Social media today has put an interesting lens on the never-ending exercise of forging your own identity, or “building your brand” as the charlatan self-help gurus like to call it.  At thirty, you’re still improvising and learning.  At forty, you’re the same vehicle you were at 15 only the warranty has expired and you wind up in the shop more often.

“Maybe you’ll learn a little something about yourself,” says Vernon.  I like the way the film compartmentalizes the characters’ ideas of themselves.  When Vernon interacts with the kids, his patter suggests a wannabe drill sergeant.  He sees himself as the wise leader they will never be.  But when schmoozing with Carl the janitor (John Kapelos, probably the most versatile in Hughes’ teen comedy pantheon of actors), Vernon appears immature.  It’s the cleverness of Hughes’ writing and Gleason’s acting that Vernon is often mistaken for the school’s principal—like many teachers conveying more authority in the teenager’s narrow world than they actually inhabit among the rest of us grown adults.

To every Brian, Claire, Andrew, John and Allison, past, present and future, know this: Nobody can tell you who you are but you.  In this life in which we’re all winging it, trying to figure out who we are, Mr.
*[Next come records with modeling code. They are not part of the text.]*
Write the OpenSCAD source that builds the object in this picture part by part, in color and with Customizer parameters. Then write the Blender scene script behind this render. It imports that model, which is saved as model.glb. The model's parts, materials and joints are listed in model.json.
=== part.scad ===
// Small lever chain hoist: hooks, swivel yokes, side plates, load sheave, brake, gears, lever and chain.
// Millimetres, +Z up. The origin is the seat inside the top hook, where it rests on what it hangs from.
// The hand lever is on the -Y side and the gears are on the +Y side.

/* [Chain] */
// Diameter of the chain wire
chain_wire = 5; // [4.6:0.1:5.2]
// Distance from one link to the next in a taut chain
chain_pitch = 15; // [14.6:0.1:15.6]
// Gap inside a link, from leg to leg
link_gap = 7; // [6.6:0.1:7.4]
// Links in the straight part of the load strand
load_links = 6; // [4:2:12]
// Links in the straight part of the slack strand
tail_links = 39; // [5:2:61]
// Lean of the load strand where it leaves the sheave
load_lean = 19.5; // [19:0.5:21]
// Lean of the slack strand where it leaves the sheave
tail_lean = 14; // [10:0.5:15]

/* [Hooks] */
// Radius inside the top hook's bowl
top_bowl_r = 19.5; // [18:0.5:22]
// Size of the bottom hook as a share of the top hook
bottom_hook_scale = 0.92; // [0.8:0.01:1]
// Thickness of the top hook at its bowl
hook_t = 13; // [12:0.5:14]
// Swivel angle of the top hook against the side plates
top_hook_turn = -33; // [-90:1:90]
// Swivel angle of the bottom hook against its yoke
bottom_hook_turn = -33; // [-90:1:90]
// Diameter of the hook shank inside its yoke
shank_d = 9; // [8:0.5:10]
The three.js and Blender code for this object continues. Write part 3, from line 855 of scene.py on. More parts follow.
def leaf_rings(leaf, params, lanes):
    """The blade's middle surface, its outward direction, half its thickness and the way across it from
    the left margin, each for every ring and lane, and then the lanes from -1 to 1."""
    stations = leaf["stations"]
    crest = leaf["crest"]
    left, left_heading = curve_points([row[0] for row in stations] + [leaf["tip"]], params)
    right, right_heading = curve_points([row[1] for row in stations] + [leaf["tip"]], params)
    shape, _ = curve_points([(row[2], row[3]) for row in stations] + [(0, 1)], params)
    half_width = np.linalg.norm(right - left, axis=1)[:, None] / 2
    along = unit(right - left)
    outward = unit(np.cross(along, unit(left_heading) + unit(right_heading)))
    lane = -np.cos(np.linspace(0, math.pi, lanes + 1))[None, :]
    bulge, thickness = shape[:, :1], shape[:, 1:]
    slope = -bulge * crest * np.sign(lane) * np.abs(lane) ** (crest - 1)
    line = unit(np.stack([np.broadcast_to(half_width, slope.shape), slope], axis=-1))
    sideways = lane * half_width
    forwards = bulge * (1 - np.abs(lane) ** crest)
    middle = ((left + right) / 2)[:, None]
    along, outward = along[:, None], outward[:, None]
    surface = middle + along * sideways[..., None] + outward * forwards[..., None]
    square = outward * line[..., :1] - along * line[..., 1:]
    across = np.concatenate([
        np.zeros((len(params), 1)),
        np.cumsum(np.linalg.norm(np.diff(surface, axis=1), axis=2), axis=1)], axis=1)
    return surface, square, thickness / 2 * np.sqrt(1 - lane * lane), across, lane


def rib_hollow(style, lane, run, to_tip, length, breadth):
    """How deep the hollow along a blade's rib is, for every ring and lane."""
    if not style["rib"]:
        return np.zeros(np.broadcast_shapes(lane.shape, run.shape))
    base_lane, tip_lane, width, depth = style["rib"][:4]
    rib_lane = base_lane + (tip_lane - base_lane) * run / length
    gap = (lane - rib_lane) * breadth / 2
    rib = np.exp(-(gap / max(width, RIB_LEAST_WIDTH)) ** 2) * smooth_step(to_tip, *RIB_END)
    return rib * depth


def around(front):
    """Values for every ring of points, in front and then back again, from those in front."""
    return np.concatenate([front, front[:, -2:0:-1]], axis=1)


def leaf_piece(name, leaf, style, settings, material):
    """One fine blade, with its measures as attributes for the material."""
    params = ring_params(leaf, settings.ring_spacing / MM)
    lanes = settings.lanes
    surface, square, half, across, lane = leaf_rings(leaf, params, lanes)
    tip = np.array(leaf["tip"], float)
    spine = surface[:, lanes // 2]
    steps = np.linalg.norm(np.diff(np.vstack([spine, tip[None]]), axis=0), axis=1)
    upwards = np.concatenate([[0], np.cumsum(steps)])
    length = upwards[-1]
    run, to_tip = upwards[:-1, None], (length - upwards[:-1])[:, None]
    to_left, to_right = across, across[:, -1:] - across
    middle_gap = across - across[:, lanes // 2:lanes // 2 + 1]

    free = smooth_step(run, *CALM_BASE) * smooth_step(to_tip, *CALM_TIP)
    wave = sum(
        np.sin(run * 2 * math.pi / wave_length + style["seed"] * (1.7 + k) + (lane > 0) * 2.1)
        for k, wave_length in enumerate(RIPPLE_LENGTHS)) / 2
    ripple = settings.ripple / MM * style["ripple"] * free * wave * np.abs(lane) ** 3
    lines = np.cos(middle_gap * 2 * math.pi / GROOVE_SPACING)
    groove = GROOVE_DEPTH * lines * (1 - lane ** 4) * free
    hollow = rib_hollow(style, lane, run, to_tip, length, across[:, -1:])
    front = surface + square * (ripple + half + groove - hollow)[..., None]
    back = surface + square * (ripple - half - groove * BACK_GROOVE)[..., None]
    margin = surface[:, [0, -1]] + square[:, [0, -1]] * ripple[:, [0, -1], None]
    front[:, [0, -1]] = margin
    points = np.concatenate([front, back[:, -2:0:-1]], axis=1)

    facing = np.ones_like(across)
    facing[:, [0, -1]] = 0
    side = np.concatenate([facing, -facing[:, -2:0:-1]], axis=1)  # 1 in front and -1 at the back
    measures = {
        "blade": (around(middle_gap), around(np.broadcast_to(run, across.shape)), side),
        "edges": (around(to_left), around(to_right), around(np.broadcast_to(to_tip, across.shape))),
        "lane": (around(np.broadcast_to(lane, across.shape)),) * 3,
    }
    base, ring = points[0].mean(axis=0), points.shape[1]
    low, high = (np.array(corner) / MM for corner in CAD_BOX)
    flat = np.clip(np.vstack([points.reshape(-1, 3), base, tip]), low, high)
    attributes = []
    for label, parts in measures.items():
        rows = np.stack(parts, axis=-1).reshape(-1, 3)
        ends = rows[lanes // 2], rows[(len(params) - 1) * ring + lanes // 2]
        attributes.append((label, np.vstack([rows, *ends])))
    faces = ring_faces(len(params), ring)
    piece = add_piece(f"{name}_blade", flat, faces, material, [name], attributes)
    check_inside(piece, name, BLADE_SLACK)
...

Vernon somehow stumbled his way into a position of minuscule, inconsequential authority.  What keeps him up at night is not the thought that these kids will some day be running the world he retires in.  What keeps him up at night is that he’s just a taller, older version of them.  But unlike them, he’s still stuck in that god forsaken high school thirty years later.

For its thirtieth anniversary, The Breakfast Club is being theatrically re-released on March 26 in select theaters nationwide.